■ What is required ■
Among the entries that follow, the required portion opens with the line containing "cad_parts[node].data.materials.clear()" and closes with the line containing "cad_parts[node].data.shade_smooth()". Give that portion again exactly, and nothing else.

■ Dataset excerpts ■
========================

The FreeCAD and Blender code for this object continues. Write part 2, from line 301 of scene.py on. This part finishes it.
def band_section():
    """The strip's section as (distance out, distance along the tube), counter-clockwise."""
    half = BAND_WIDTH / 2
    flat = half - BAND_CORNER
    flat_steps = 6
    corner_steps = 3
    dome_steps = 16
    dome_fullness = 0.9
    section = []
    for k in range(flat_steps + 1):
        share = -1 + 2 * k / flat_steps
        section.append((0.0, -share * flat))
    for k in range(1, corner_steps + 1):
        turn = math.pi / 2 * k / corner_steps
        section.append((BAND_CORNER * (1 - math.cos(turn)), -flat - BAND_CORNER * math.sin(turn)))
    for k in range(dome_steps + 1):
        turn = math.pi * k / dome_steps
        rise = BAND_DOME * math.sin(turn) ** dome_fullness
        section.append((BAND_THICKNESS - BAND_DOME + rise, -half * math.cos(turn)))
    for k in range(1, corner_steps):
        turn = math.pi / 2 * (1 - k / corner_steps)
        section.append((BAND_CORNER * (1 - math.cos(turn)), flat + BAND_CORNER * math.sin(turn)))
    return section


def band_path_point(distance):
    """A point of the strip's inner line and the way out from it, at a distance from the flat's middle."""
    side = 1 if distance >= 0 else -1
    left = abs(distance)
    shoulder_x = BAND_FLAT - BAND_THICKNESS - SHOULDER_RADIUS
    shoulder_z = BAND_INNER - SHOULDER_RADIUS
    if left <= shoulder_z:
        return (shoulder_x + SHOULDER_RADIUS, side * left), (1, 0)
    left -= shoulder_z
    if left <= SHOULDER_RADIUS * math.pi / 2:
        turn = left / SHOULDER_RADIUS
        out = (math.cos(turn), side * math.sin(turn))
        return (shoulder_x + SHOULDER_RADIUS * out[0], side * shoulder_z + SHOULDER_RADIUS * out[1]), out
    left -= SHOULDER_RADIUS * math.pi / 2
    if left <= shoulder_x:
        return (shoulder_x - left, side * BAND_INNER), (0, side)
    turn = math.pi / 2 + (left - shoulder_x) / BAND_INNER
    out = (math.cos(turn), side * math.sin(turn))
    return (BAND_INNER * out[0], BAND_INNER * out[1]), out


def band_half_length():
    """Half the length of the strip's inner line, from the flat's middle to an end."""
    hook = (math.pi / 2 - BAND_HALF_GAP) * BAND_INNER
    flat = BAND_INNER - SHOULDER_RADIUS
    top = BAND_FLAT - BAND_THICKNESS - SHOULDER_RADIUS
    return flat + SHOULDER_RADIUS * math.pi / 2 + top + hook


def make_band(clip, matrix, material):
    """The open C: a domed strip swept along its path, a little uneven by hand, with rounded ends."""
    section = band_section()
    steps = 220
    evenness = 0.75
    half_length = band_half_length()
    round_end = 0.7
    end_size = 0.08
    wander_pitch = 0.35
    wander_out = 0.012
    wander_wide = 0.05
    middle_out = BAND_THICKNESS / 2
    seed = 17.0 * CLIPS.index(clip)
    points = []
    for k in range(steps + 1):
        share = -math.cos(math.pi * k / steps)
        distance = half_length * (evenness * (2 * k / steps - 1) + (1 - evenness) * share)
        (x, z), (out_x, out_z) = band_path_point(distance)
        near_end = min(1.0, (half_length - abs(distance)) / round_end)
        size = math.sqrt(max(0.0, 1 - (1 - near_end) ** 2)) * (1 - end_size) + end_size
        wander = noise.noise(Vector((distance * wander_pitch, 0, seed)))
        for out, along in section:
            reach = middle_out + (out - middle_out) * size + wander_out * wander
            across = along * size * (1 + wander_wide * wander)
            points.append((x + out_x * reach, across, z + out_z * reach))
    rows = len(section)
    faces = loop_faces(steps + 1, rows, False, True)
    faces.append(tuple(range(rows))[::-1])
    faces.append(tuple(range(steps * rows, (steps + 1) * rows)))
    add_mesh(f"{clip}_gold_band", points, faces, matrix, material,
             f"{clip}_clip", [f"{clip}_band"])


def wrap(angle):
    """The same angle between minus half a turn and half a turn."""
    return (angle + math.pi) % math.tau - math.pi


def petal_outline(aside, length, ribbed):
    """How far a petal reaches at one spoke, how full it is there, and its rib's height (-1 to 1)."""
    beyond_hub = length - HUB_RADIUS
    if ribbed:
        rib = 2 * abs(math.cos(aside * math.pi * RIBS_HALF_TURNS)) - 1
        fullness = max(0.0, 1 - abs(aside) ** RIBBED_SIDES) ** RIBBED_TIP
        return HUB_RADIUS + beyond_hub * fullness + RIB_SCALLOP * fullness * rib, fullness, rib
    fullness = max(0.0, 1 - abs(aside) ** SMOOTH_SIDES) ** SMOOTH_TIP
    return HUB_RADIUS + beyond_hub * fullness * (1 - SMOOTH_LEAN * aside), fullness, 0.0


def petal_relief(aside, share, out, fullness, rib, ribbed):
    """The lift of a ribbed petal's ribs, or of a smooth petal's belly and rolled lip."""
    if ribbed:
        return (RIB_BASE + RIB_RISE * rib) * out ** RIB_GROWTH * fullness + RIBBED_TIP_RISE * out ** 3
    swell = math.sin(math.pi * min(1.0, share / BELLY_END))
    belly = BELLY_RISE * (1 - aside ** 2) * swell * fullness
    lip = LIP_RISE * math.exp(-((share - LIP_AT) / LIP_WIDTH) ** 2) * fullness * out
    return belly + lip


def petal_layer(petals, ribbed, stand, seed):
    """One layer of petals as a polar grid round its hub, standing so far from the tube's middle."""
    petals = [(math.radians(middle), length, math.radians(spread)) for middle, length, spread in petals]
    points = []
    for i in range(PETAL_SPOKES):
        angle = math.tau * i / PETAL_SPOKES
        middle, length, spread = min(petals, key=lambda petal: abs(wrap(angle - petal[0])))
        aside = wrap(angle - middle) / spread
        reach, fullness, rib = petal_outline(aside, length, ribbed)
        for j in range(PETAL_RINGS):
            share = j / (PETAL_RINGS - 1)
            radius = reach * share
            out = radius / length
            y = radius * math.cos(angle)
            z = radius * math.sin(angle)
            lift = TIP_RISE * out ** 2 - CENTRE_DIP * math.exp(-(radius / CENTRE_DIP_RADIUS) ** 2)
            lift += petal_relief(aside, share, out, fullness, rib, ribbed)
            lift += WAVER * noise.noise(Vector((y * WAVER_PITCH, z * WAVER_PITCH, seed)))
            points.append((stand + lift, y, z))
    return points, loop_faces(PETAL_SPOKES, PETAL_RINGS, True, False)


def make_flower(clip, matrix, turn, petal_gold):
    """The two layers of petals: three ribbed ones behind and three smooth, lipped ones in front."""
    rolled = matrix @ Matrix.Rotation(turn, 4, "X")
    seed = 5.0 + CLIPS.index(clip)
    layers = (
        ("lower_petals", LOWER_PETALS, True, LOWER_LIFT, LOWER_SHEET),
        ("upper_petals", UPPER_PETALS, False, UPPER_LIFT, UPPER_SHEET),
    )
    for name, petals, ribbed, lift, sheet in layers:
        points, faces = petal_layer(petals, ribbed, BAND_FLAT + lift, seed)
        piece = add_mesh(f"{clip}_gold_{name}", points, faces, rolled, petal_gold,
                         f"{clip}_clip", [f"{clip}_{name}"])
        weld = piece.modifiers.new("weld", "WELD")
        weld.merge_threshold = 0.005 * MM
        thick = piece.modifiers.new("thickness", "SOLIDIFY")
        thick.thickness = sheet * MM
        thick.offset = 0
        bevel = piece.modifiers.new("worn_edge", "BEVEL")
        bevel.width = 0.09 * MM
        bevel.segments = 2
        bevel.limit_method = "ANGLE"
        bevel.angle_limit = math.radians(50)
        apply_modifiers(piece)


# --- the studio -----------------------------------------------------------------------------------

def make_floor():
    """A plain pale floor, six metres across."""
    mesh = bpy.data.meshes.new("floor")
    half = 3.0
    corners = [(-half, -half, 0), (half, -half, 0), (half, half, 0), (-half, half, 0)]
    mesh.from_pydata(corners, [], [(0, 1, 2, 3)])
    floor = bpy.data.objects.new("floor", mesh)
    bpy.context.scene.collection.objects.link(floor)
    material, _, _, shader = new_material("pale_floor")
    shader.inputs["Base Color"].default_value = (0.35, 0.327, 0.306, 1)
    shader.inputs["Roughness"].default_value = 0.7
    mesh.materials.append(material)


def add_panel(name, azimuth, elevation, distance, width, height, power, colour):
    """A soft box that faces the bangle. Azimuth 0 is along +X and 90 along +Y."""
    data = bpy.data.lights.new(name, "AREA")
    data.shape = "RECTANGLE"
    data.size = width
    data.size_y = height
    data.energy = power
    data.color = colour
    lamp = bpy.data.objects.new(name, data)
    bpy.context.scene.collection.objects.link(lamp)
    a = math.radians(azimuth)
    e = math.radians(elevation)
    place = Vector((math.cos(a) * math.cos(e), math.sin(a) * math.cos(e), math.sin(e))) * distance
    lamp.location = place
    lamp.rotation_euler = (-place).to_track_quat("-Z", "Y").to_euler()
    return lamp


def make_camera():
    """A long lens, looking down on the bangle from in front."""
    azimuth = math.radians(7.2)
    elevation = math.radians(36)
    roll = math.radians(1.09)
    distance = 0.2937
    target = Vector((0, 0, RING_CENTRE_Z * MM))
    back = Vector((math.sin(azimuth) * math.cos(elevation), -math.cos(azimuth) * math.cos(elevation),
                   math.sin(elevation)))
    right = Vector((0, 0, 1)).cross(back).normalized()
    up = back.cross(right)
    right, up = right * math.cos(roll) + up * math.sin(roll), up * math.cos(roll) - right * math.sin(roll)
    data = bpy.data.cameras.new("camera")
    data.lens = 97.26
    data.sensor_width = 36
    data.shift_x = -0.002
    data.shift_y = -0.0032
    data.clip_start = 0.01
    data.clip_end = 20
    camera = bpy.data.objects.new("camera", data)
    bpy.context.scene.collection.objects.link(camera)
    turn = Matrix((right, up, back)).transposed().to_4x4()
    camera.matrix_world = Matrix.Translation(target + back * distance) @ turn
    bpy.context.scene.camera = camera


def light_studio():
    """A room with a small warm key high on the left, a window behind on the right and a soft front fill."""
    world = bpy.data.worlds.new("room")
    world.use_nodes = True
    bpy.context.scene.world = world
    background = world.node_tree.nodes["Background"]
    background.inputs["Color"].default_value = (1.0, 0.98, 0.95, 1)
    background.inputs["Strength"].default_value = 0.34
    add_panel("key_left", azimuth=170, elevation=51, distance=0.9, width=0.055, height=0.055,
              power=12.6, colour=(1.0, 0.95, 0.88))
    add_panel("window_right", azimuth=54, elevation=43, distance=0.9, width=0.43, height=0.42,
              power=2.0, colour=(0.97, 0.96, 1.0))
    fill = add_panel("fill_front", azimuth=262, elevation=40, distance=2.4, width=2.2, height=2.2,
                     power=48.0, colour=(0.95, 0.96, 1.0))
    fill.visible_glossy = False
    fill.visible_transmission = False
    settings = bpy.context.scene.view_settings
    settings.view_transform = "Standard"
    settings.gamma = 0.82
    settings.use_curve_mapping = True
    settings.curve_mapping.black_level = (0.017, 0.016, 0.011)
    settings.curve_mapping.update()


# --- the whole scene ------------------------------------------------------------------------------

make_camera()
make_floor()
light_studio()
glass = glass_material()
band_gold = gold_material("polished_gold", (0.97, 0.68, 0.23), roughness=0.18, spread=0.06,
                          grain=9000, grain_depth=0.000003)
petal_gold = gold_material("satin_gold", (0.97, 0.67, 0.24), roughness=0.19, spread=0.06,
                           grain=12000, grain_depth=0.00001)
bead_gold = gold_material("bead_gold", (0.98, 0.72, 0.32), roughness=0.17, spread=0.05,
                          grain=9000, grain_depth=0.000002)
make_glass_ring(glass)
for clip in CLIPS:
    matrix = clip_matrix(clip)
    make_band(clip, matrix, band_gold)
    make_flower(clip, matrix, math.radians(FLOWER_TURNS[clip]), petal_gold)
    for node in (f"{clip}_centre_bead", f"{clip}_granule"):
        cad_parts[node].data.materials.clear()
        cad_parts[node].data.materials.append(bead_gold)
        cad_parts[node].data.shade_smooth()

========================

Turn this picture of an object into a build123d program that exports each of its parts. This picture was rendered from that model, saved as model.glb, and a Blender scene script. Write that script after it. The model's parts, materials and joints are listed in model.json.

========================

■ Solution for this exercise ■
        cad_parts[node].data.materials.clear()
        cad_parts[node].data.materials.append(bead_gold)
        cad_parts[node].data.shade_smooth()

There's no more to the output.